THE LATE Ewart Chapman made his name with the Cradley Heath electrical store which is still thriving today in Reddal Hill, but many people in that neck of the woods will be familiar with another aspect of his character.
Ewart was in his later years an artist, and some of his paintings, usually of an industrial nature, were reproduced as postcards which still pop up from time to time.
And we must thank Ewart's daughter Mary Green once again for providing us with some of the photographs he worked from, along with copies of the finished paintings.
It seems that Ewart's preferred method was to take elements from several photographs, work them up into sketches and then produce a painting that was a composite of several elements.

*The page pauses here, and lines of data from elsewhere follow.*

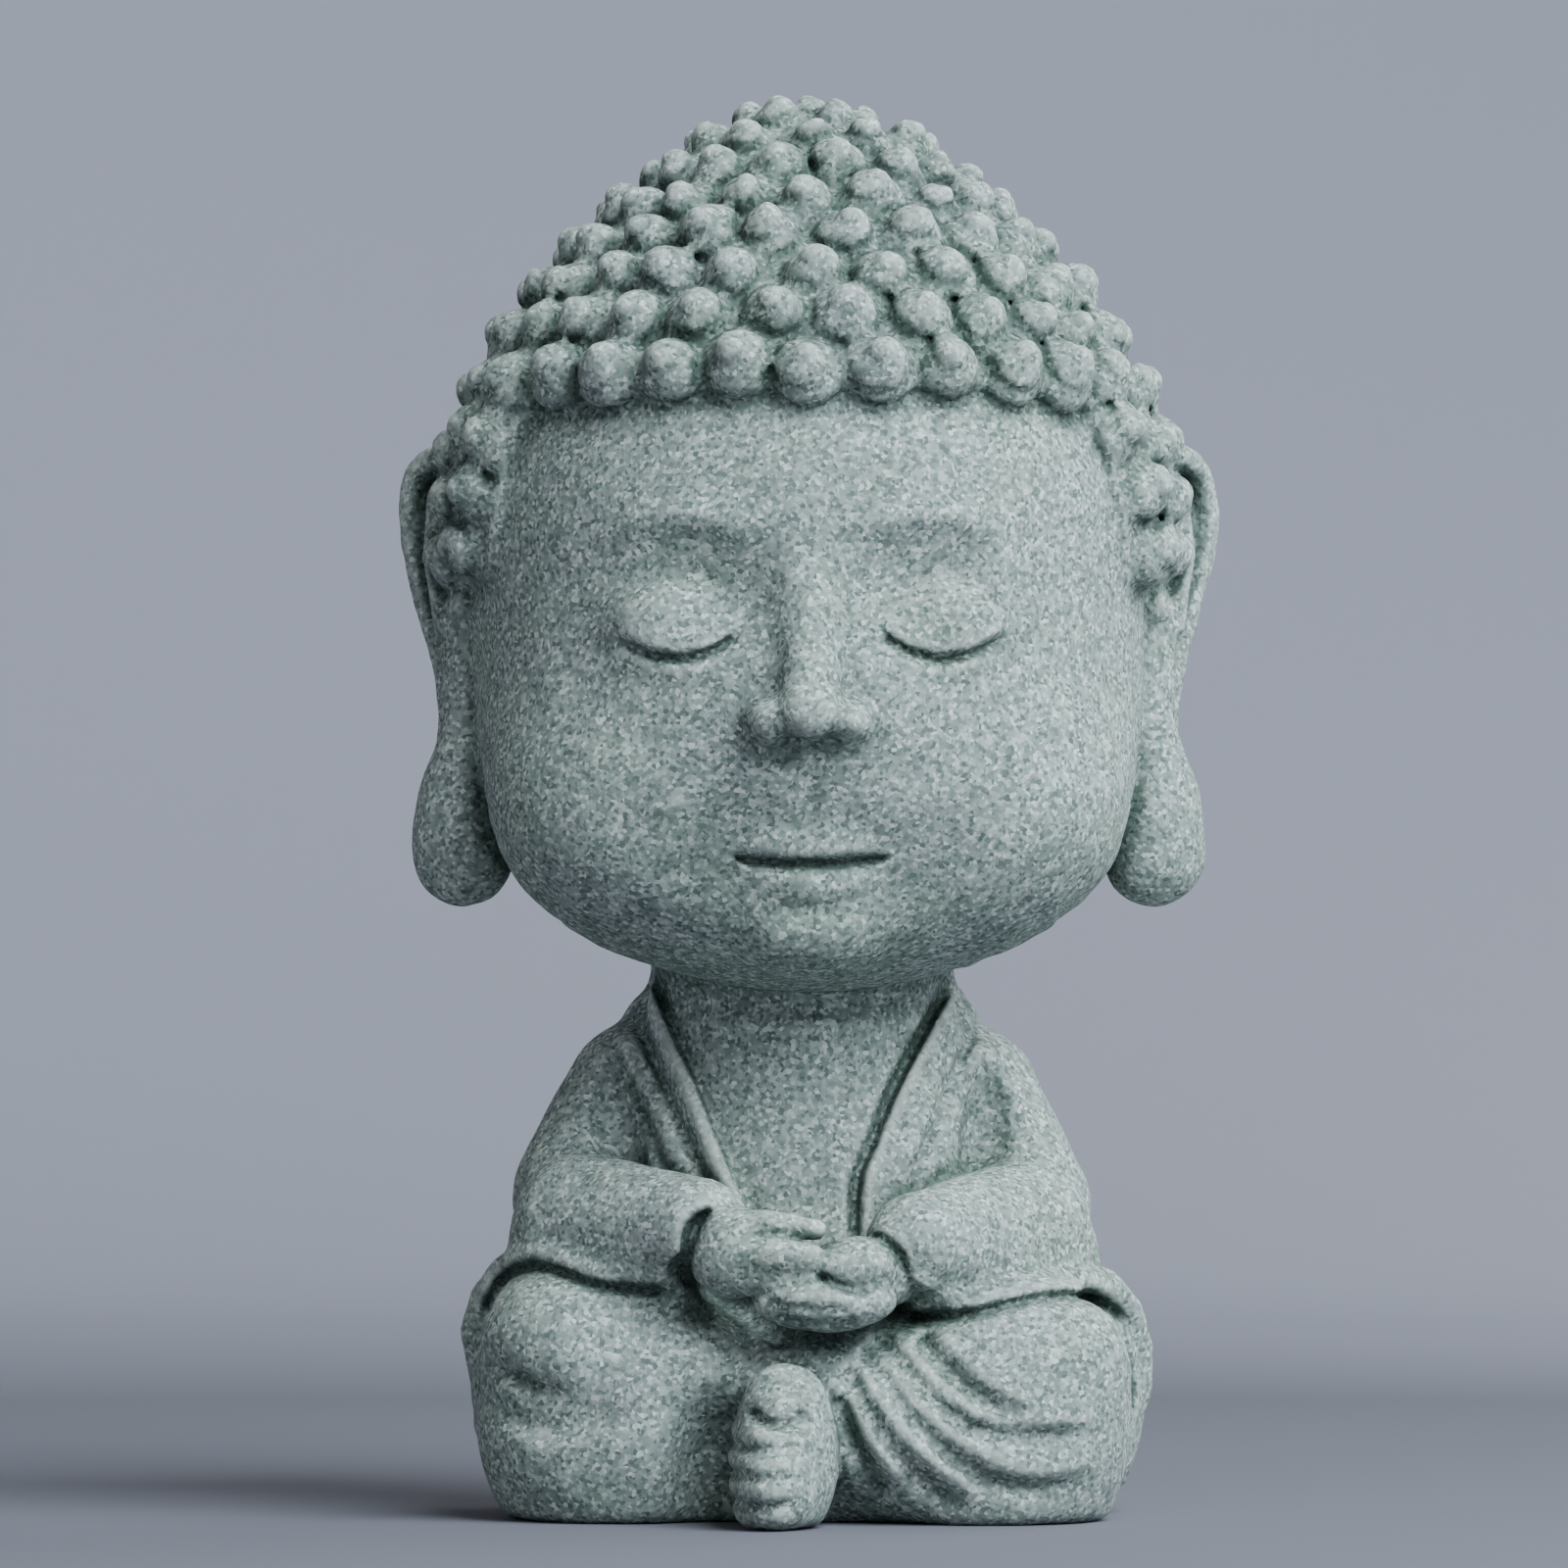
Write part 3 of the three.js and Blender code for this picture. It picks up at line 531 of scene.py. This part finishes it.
def add_hands(clay):
    """The hand on the left lies on the other one, whose fingers show below it."""
    # Room for the hands in front of the belly, and the shadowed crease under them.
    clay.cut(ellipsoid((-9.6, -32.0, 31.4), (5.2, 7.0, 8.2), turn_about("y", -28)), 1.0)
    clay.cut(ellipsoid((5.0, -33.0, 30.0), (7.6, 6.5, 6.6)), 1.0)
    under = [
        (-15.4, -27.0, 30.0), (-12, -27.2, 28.6), (-6, -28.0, 26.5),
        (2, -30.5, 24.5), (10, -30.5, 24.5),
    ]
    clay.cut(limb(under, (1.6, 3.4, 3.2, 1.8, 1.0)), 1.2)
    crease = [(-15.5, 31.5), (-12.2, 29.3), (-8.9, 27.0), (-6.0, 25.0), (-3.2, 23.0)]
    clay.cut(limb(clay.lay(crease, 9, 0.4), 1.7), 1.2)

    # The upper hand: its wrist, its back and three rows of fingers.
    hands = Clay(*HANDS)
    hands.add(limb([(-14, -23.5, 34.4), (-9.6, -28.0, 34)], (4.2, 5.0)))
    hands.add(ellipsoid((-9.0, -28.7, 33.0), (4.9, 5.4, 5.2), turn_about("y", 25)), 2)
    fingers = (
        ([(-10, -30.1, 35.8), (-5, -31.9, 36.9), (0.6, -32.1, 36.2)], (2.4, 1.8, 1.3), 1.0),
        ([(-8.5, -31.9, 32.9), (-4, -33.7, 33.2), (0.2, -33.9, 32.9)], (2.4, 2.2, 1.6), 0.8),
        ([(-7.5, -31.3, 30.2), (-3.5, -32.9, 30.8), (0.2, -33.3, 31.0)], (2.2, 1.8, 1.3), 0.8),
    )
    for path, radii, soft in fingers:
        hands.add(limb(path, radii), soft)

    # The lower hand: its wrist, its thumb and its fingers.
    lower = Clay(*HANDS)
    lower.add(limb([(13, -23.5, 32), (7, -28.0, 30.5)], (4.0, 4.6)))
    lower.add(ellipsoid((4.8, -30.7, 31.6), (5.7, 4.8, 3.5), turn_about("y", -6)), 1.4)
    lower.add(ellipsoid((1.8, -30.9, 27.6), (8.8, 5.4, 3.9)), 0.5)
    hands.merge(lower, 0.4)
    emboss_all(
        hands,
        [
            line_relief([(0.4, 31.0), (2.4, 29.9), (4.6, 29.0), (7.4, 28.6)], -0.9, 0.55),
            line_relief([(-6.0, 28.2), (-3.0, 27.0), (1.4, 26.6), (5.6, 26.8)], -0.8, 0.5),
            line_relief([(-4.8, 26.4), (-1.4, 25.4), (2.6, 25.0), (6.4, 25.3)], -0.7, 0.5),
        ],
        (-24, 14),
        (24, 48),
        depth=(20.0, 26.0),
    )
    clay.merge(hands, 0.3)

    # The shadowed edge of the left cuff.
    cuff = [(-12.6, 38.4), (-14.2, 36), (-15.2, 33), (-15.0, 30)]
    clay.cut(limb(clay.lay(cuff, 7, 0.2), (0.3, 0.6, 0.8, 0.9, 1.0, 1.0, 0.8)), 0.8)


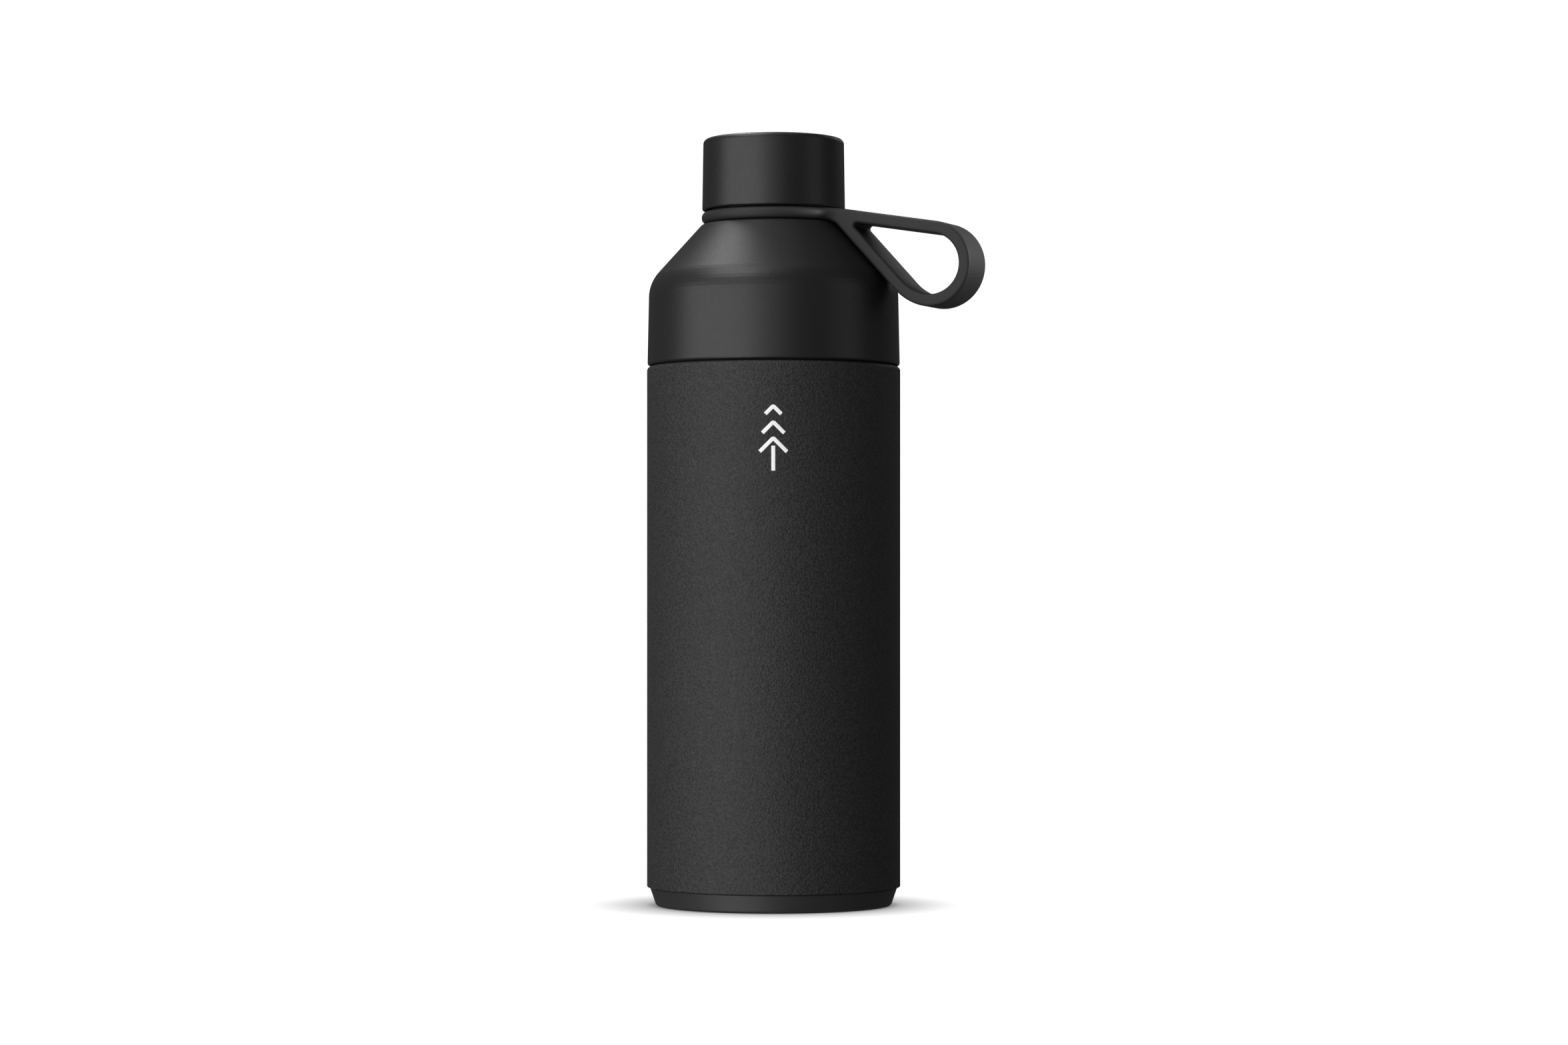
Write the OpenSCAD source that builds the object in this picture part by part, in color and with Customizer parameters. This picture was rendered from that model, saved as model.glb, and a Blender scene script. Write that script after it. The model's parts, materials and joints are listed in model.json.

We have three of the photographs here, taken in a Black Country works, presumably in the Netherton or Cradley Heath area in the late fifties or early sixties. In fact the team of three men are making chain, and with Ewart's own connections to Noah Hingley's, where he worked as an electrician in his youth, it's possible the pictures were taken there.
The pictures are dark — the glowing links, fresh from the forge, are almost the only source of light — but they're certainly atmospheric. Hopefully someone may be able to make out a relative amongst the working men and tell us a bit more about the pictures.
The painting which resulted from Ewart's studies of these photographs was entitled The Big Chain Makers, a portrait of a three man team lit by a single shaft of light through a tiny window and the glow of the hearth, as a length of freshly forged chain snakes away behind them across the factory floor. In the foreground is a boy with a dog, and a bottle of beer which he has no doubt just brought in for one of the gang.